During the televised leaders' debate Christy Clark dismissed the idea of reintroducing photo radar to discourage speeding drivers, but a veteran police officer running on her BC Liberal team has said he supports using the technology.

"I think photo radar was effective," said Mike Morris, the BC Liberal candidate in Prince George-Mackenzie.

The NDP introduced photo radar in the 1990s and the BC Liberals dismantled the program after they formed the government in 2001.

All four leaders in the April 29 debate responded to a viewer's question by saying they would not reintroduce photo radar, and Clark was particularly strong in her opposition. "The NDP brought it in," said Clark. "It was a mistake. It was a tax grab for the government and I will not bring it back."

A few days earlier, in an interview alongside Justice Minister Shirley Bond in their shared Prince George campaign office, Morris expressed a contrary view rooted in the 32 years he worked for the RCMP. He was in charge of policing in the north for the last nine years of his career.

"My own personal thought's that the complexities of policing have increased significantly since I became a cop in 1973," he said. "For example, impaired driving now takes hundreds of percents more resources than it did back in 1974 to investigate and to prosecute, so those are the kinds of things that really impact on it."
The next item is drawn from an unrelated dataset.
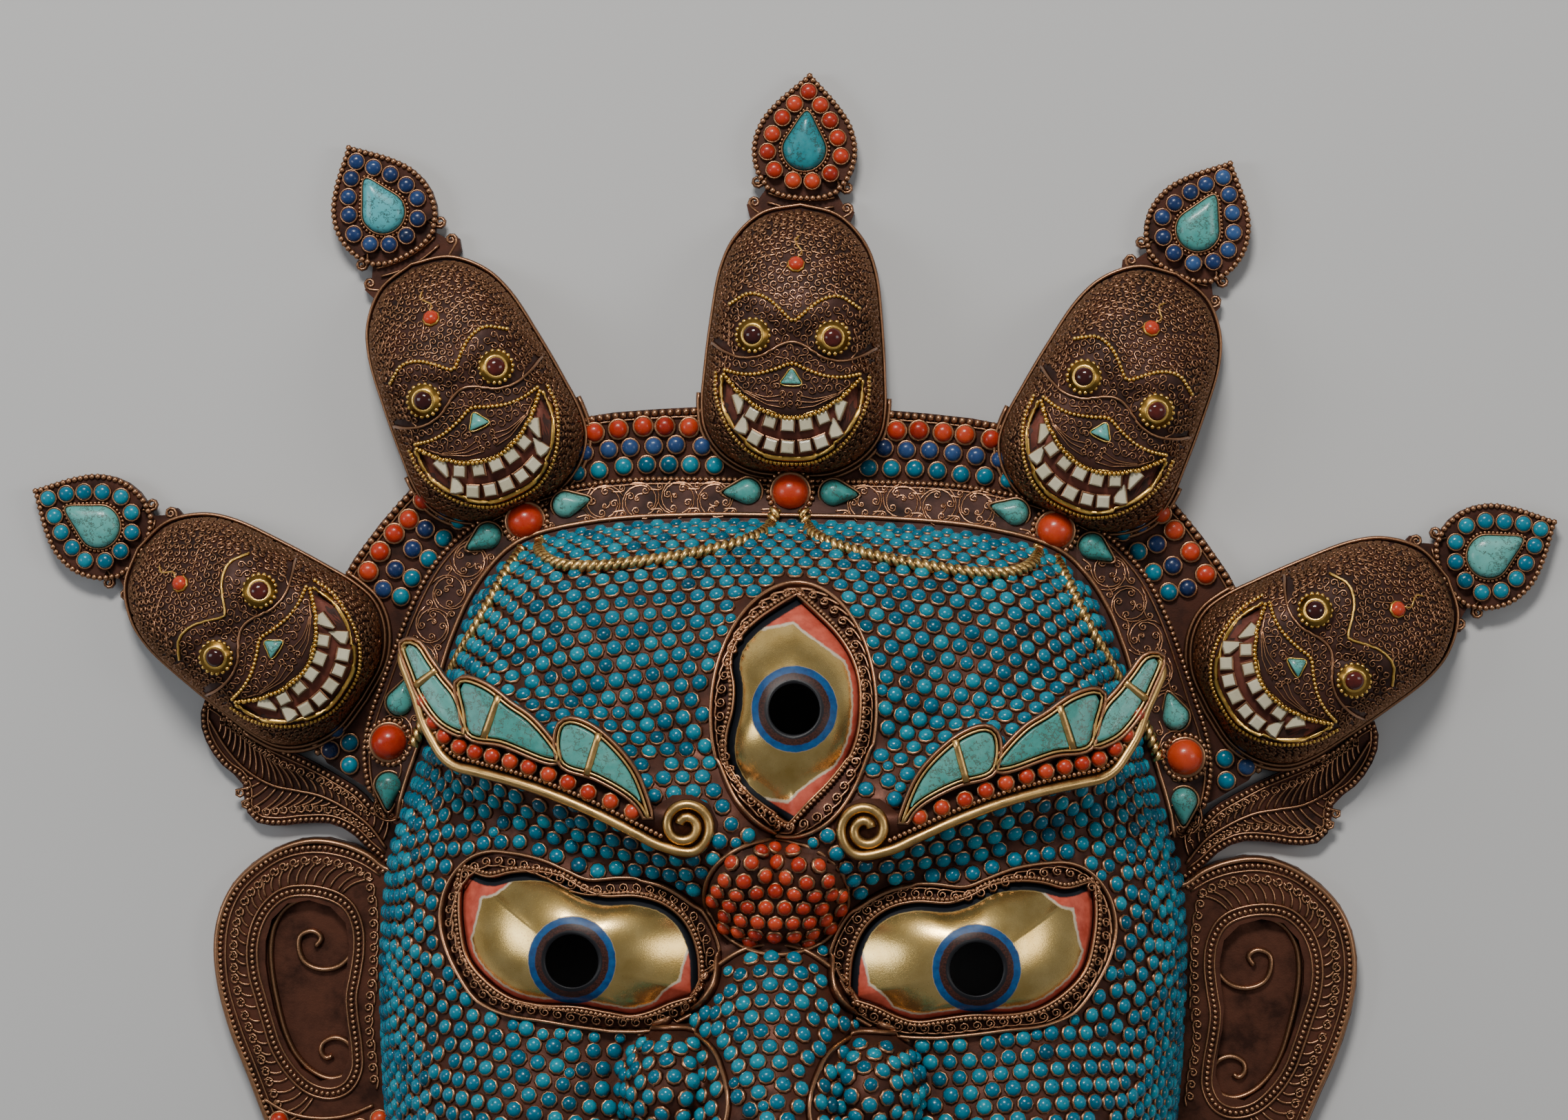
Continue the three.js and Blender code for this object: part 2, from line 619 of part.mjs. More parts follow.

He referenced a study he commissioned in the early 2000s with Darryl Plecas, the University of the Fraser Valley criminologist who is now the BC Liberal candidate in Abbotsford South, looking at how the changing complexity of policing was affecting service delivery.

"The more we can do to focus our policing resources on the actual physical work it takes to do that job, versus something that, you know technology's available right now that can monitor vehicles and monitor speed and monitor everything that vehicles do," he said. "I think we have to take advantage of some of these technologies, yeah."

Conservative leader John Cummins called photo radar a revenue grab and Green Party leader Jane Sterk said having a higher police presence is a better way to address speeding.

NDP leader Adrian Dix used the opportunity to talk about the importance of red light cameras, a jab at Clark who the Vancouver Sun reported had driven on a dare through a red light with her 11-year-old son and the reporter in the car.